Sorry i'm not that advanced in math yet

@TuringTest what is your question?

The question is can you interpret the limit being infinity as the limit does not exist?

I'm saying if the limit is infinity, then the limit does not exist

that would probably help clear up the matter if we can do it right ^

No amistre64 is not allowed to talk. :p

hm... good point

does the limit settle to infinity? if so, which infinity are we discussing :)

sin(x) doesnt settle to anything; much less infinity

if we cant determine the limit that it settles down to; it is undefined

this is getting interesting

in sin(x) we have a bound; but in x we are boundless is the only diff i see

clearly lim sinx to infty DNE
oh... Zarkon came online, I beet he can help!
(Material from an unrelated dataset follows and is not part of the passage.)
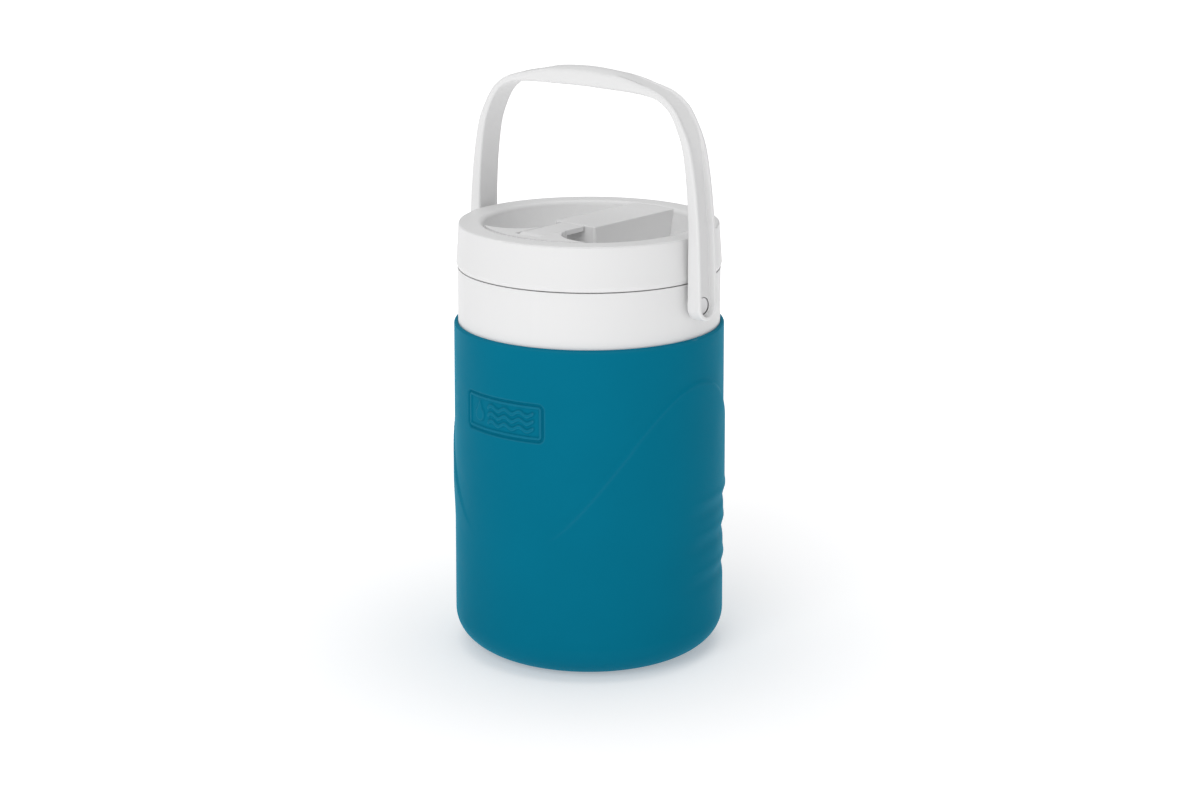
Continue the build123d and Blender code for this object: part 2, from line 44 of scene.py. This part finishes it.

sin(x) doesnt need to act like x(x) does it?

right, so why can we say they both DNE ?
that seems to vague to me...

becasue neither one of them has a point that they settle down to

you can say that the limit diverges to infinity

hm...
so "blah, blah diverges to +/- infty" implies that the limit also DNE ?

for a limit to converge it has to converge to a number...infinity is not a number

Freckles wins!
I concede, happy to have learned something :)

Precisely where there is a hole in the graph or there is no graph at all.

To me undefined and infinity are two different things.